Salah satu kisah hidup Bung Hatta yang
bekerja tanpa pamrih bagi negeri adalah kisah sepatu Bally. Pada tahun
1950-an, Bally adalah merek sepatu bermutu tinggi yang berharga mahal.
Bung Hatta, ketika masih menjabat sebagai wakil presiden, berniat
membelinya. Beliau kemudian menyimpan guntingan iklan yang memuat
alamat penjualnya, lalu berusaha menabung agar bisa membeli sepatu
idaman tersebut. Namun, uang tabungan tampaknya tidak pernah mencukupi
karena selalu terambil untuk keperluan rumah tangga atau untuk membantu
kerabat dan handai taulan yang datang kepadanya untuk meminta
pertolongan.
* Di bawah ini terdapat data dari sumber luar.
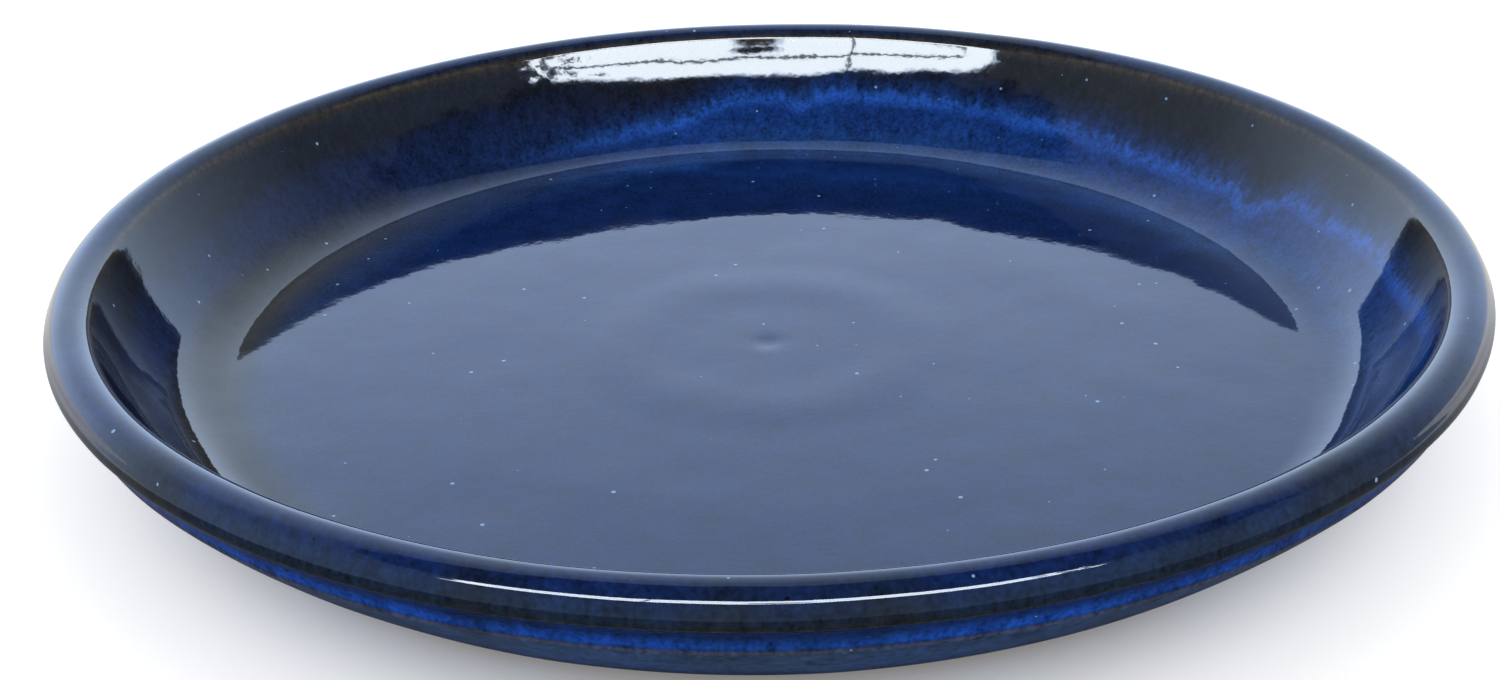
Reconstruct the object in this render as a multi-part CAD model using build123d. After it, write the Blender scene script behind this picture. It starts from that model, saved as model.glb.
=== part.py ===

Hingga akhir hayatnya, sepatu Bally idaman Bung Hatta
tidak pernah terbeli karena tabungannya tak pernah mencukupi.
Yang sangat mengharukan dari cerita ini,
guntingan iklan sepatu Bally itu hingga Bung Hatta wafat masih
tersimpan dan menjadi saksi keinginan sederhana dari seorang Hatta.
Jika ingin memanfaatkan posisinya waktu itu, sebenarnya sangatlah mudah
bagi Bung Hatta untuk memperoleh sepatu Bally. Misalnya, dengan
meminta tolong para duta besar atau pengusaha yang menjadi kenalan Bung
Hatta.
Namun, di sinilah letak kenegarawan dan
abdi negara seorang Bung Hatta. Dalam keadaan hidup sederhana, Bung
Hatta tidak pernah mengeluh kepada masyarakat bahwa beliau hidup
miskin, gajinya kecil, gajinya tidak naik-naik. Sama sekali tidak
pernah. Dia tidak berpidato meminta belas kasihan untuk menaikan
popularitasnya. Dia tidak pernah menggunakan titelnya sebagai
Proklamator agar ia mendapat penghasilan yang tinggi. Bung Hatta tidak
pernah mengatakan bahwa “Seharusnya gaji seorang proklamator sekaligus
presiden harus tertinggi”. Tidak pernah. Ia tidak mau meminta sesuatu
untuk kepentingan sendiri dari orang lain. Bung Hatta memilih jalan
sukar dan lama, yang ternyata gagal karena ia lebih mendahulukan orang
lain daripada kepentingannya sendiri.
Bung Hatta meninggalkan teladan besar,
yaitu sikap mendahulukan orang lain, sikap menahan diri dari meminta
hibah, bersahaja, dan membatasi konsumsi pada kemampuan yang ada. Kalau
belum mampu, harus berdisiplin dengan tidak berutang atau bergantung
pada orang lain. Dan yang pasti, beliau tidak curhat agar dirinya
dikasihin sehingga popularitasnya naik. Bung Hatta merupakan sosok tokoh
bangsa yang telah memadukan antara kata dan perbuatannya. Bukan hanya
sebatas slogan “satu kata, satu perbuatan”.